_PROBLEM REQUIREMENTS:_
Which lines below fall between the one containing "Reconstruct the object in this render as a CAD" and the one containing "TAPE_END_GAP = 0.7"? Repeat them exactly, counting both of those lines, and add nothing else.

_ITEMS:_
==============================

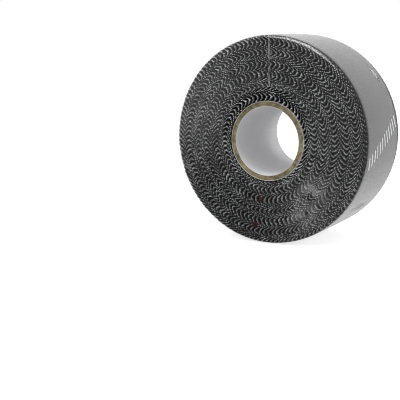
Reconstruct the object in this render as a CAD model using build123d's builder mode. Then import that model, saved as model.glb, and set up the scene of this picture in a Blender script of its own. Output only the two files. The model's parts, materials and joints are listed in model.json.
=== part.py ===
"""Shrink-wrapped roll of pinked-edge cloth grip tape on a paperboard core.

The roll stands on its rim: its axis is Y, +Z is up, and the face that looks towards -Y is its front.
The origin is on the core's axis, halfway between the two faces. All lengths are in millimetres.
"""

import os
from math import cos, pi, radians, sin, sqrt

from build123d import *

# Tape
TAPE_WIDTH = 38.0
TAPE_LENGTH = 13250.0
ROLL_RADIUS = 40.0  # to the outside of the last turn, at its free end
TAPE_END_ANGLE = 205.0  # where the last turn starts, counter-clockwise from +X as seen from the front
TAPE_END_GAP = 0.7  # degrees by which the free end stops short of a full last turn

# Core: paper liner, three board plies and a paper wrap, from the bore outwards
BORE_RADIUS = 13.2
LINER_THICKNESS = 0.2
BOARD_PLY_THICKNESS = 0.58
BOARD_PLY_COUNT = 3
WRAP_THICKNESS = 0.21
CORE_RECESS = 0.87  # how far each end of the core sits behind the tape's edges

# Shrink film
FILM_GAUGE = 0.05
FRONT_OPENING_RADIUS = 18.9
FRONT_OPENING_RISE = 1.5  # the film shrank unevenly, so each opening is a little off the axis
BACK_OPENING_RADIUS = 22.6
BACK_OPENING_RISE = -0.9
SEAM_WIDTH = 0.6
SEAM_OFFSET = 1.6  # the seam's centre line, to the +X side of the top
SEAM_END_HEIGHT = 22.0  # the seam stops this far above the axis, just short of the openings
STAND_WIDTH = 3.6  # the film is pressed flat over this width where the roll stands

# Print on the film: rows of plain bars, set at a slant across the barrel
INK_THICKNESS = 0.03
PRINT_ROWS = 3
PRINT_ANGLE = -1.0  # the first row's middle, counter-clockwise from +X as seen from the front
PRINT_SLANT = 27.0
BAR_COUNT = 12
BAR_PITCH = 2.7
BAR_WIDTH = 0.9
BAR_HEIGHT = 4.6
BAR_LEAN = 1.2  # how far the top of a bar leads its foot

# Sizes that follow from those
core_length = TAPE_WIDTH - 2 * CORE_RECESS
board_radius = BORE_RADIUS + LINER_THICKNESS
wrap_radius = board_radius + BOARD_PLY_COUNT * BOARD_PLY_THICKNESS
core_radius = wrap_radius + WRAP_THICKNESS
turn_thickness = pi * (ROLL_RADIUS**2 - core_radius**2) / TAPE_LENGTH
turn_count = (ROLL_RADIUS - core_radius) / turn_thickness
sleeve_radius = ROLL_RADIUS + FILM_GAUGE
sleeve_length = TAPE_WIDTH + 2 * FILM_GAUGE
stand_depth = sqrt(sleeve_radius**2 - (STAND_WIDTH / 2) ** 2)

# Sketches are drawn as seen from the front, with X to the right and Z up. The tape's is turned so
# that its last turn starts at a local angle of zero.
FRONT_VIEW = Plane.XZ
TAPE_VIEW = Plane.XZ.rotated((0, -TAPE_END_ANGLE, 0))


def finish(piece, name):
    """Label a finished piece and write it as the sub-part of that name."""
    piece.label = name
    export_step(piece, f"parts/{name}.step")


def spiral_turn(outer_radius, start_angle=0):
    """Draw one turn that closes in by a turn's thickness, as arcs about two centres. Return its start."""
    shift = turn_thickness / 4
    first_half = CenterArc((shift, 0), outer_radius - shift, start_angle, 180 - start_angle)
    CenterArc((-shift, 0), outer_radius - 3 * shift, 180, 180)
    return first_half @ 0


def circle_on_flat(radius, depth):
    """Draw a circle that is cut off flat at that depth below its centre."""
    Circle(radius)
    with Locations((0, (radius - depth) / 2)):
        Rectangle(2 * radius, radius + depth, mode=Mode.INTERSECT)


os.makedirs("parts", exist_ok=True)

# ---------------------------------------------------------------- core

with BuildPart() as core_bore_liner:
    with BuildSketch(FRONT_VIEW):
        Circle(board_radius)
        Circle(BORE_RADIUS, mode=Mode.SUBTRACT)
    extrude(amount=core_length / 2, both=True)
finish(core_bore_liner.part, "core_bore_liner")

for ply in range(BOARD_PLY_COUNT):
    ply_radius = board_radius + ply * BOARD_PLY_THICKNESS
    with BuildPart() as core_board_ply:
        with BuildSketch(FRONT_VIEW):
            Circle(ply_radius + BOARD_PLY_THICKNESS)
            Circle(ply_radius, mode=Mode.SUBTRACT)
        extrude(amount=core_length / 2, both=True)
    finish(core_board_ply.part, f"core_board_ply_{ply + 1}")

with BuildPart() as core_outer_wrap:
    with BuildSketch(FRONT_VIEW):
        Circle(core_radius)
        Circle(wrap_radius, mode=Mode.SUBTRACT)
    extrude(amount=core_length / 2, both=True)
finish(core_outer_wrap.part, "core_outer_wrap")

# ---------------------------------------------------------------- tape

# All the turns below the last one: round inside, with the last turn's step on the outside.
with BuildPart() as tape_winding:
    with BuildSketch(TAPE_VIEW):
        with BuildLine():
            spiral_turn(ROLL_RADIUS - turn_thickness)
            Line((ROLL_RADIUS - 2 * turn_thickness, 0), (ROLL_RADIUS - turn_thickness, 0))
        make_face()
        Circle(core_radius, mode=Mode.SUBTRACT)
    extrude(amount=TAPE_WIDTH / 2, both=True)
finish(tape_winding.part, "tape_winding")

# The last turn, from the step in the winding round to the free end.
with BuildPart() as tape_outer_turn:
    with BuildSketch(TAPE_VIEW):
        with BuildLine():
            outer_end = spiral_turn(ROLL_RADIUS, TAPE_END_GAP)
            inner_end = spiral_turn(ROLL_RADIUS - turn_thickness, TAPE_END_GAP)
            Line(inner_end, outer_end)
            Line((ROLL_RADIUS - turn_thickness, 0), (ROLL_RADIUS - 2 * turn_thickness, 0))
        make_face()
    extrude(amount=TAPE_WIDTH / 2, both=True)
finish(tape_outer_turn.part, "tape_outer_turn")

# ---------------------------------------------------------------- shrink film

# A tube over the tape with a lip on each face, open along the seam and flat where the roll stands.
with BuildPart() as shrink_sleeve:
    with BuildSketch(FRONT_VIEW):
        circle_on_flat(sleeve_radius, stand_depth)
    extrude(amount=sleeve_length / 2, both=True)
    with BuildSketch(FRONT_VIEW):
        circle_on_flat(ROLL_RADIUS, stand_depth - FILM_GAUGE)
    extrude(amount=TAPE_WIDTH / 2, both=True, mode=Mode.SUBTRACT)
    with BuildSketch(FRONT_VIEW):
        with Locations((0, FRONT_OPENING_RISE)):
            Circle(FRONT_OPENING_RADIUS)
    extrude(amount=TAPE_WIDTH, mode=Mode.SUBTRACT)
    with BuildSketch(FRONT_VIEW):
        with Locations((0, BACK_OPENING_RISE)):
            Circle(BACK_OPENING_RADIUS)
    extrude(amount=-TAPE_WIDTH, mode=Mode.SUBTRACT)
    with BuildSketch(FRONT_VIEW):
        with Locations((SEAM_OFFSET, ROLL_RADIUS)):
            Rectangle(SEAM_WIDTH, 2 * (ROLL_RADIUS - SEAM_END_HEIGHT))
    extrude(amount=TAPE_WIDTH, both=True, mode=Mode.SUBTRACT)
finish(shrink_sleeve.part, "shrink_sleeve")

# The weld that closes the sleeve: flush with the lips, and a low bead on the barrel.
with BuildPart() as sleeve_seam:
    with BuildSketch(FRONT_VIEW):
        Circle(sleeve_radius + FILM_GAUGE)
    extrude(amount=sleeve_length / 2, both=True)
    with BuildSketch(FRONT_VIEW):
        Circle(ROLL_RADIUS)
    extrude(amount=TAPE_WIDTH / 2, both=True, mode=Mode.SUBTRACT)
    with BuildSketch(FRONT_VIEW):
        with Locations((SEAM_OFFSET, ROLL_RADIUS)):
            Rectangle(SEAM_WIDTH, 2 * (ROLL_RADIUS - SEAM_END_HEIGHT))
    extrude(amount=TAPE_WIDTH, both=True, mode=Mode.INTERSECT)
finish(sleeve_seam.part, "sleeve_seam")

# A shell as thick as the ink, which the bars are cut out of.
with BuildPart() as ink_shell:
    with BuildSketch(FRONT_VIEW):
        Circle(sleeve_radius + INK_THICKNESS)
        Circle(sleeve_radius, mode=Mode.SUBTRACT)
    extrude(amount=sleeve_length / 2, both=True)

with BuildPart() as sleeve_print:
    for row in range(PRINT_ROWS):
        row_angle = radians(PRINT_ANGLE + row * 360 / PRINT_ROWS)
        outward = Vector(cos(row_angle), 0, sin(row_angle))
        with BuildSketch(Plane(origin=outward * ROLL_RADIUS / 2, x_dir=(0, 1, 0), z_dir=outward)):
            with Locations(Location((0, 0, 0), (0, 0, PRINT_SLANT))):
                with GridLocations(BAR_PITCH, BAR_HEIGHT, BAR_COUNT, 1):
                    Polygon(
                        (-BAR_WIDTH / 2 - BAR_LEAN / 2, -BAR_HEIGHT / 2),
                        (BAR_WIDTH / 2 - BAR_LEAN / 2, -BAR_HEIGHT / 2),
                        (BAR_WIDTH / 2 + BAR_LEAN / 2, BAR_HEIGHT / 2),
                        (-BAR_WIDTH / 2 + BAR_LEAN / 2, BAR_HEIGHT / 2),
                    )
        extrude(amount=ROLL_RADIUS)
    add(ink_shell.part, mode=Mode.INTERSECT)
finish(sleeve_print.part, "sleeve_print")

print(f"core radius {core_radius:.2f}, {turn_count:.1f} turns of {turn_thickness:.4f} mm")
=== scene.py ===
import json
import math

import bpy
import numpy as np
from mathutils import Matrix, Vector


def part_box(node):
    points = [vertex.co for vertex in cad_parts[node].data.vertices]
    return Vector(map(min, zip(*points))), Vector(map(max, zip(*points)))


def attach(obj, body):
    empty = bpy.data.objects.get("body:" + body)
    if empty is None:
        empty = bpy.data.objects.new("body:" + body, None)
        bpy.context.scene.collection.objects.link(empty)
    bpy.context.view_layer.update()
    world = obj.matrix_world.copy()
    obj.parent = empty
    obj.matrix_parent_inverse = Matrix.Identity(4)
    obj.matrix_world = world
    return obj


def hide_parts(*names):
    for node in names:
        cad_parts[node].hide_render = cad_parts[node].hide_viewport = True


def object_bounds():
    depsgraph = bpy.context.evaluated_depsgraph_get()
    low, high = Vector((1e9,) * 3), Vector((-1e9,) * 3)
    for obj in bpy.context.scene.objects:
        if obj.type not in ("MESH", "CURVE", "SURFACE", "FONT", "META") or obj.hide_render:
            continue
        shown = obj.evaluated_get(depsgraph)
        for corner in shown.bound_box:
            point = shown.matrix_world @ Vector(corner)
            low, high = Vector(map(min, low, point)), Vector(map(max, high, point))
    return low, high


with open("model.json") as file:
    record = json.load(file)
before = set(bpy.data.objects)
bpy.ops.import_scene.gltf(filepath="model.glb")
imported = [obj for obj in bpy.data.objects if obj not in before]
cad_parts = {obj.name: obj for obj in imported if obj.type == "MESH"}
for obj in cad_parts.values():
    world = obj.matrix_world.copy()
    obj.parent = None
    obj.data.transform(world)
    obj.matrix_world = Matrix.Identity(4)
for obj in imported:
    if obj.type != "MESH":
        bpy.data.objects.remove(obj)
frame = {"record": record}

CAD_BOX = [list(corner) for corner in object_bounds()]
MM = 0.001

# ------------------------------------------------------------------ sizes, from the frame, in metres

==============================

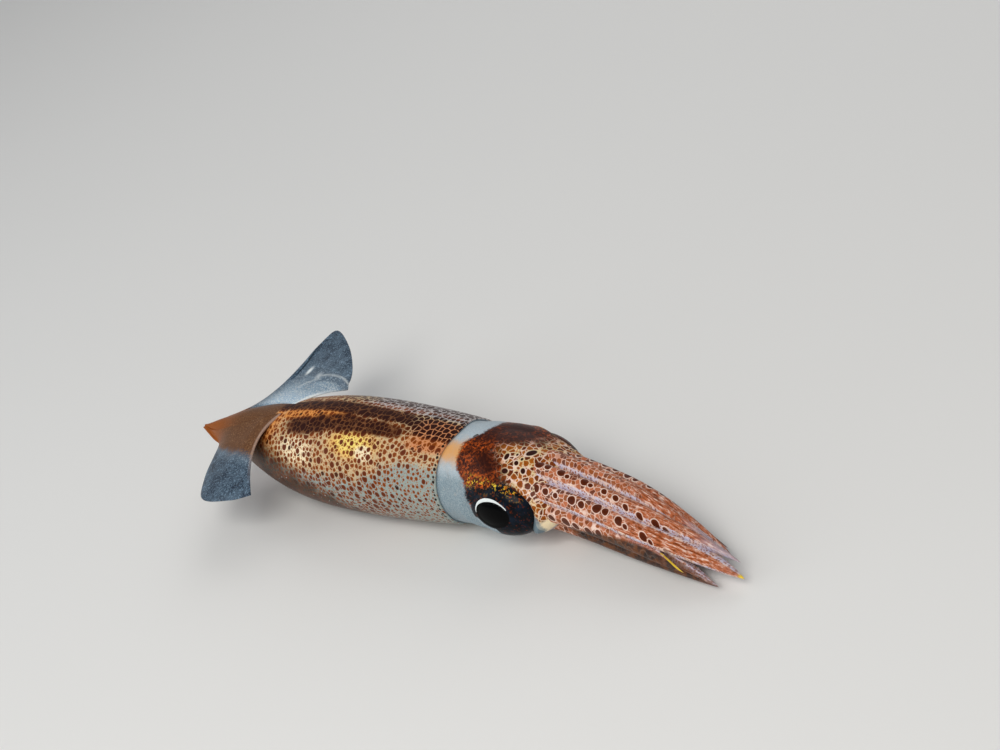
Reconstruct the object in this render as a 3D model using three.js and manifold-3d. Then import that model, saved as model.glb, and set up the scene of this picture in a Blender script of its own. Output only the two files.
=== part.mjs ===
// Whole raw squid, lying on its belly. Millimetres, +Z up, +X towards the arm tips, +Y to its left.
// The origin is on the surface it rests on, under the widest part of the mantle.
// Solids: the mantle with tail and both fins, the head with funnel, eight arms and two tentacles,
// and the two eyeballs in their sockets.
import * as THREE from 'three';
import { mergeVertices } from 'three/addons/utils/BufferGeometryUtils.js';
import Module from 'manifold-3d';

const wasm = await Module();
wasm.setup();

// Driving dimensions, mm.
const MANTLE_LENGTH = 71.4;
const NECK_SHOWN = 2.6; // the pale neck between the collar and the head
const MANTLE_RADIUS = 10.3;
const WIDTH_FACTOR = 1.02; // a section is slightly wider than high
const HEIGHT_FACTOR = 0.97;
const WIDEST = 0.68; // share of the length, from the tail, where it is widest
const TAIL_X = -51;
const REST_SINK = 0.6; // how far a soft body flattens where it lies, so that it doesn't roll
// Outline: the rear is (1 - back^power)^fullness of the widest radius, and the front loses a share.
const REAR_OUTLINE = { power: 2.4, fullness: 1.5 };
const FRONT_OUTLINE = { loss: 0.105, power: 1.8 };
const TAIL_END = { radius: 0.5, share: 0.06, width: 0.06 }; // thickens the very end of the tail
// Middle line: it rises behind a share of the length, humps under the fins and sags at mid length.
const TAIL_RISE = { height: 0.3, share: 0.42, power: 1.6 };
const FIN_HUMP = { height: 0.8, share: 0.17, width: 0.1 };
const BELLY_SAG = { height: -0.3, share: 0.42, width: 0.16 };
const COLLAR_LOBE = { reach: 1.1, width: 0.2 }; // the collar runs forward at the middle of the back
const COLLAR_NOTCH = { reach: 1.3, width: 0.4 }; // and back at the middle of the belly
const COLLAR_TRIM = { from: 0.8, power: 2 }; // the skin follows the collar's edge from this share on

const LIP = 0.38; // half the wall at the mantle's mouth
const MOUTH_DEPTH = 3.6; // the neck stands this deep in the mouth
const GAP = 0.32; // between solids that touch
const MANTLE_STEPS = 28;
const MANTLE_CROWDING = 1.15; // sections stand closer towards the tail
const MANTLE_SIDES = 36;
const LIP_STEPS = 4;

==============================

_COMPLETE RESPONSE:_
Reconstruct the object in this render as a CAD model using build123d's builder mode. Then import that model, saved as model.glb, and set up the scene of this picture in a Blender script of its own. Output only the two files. The model's parts, materials and joints are listed in model.json.
=== part.py ===
"""Shrink-wrapped roll of pinked-edge cloth grip tape on a paperboard core.

The roll stands on its rim: its axis is Y, +Z is up, and the face that looks towards -Y is its front.
The origin is on the core's axis, halfway between the two faces. All lengths are in millimetres.
"""

import os
from math import cos, pi, radians, sin, sqrt

from build123d import *

# Tape
TAPE_WIDTH = 38.0
TAPE_LENGTH = 13250.0
ROLL_RADIUS = 40.0  # to the outside of the last turn, at its free end
TAPE_END_ANGLE = 205.0  # where the last turn starts, counter-clockwise from +X as seen from the front
TAPE_END_GAP = 0.7  # degrees by which the free end stops short of a full last turn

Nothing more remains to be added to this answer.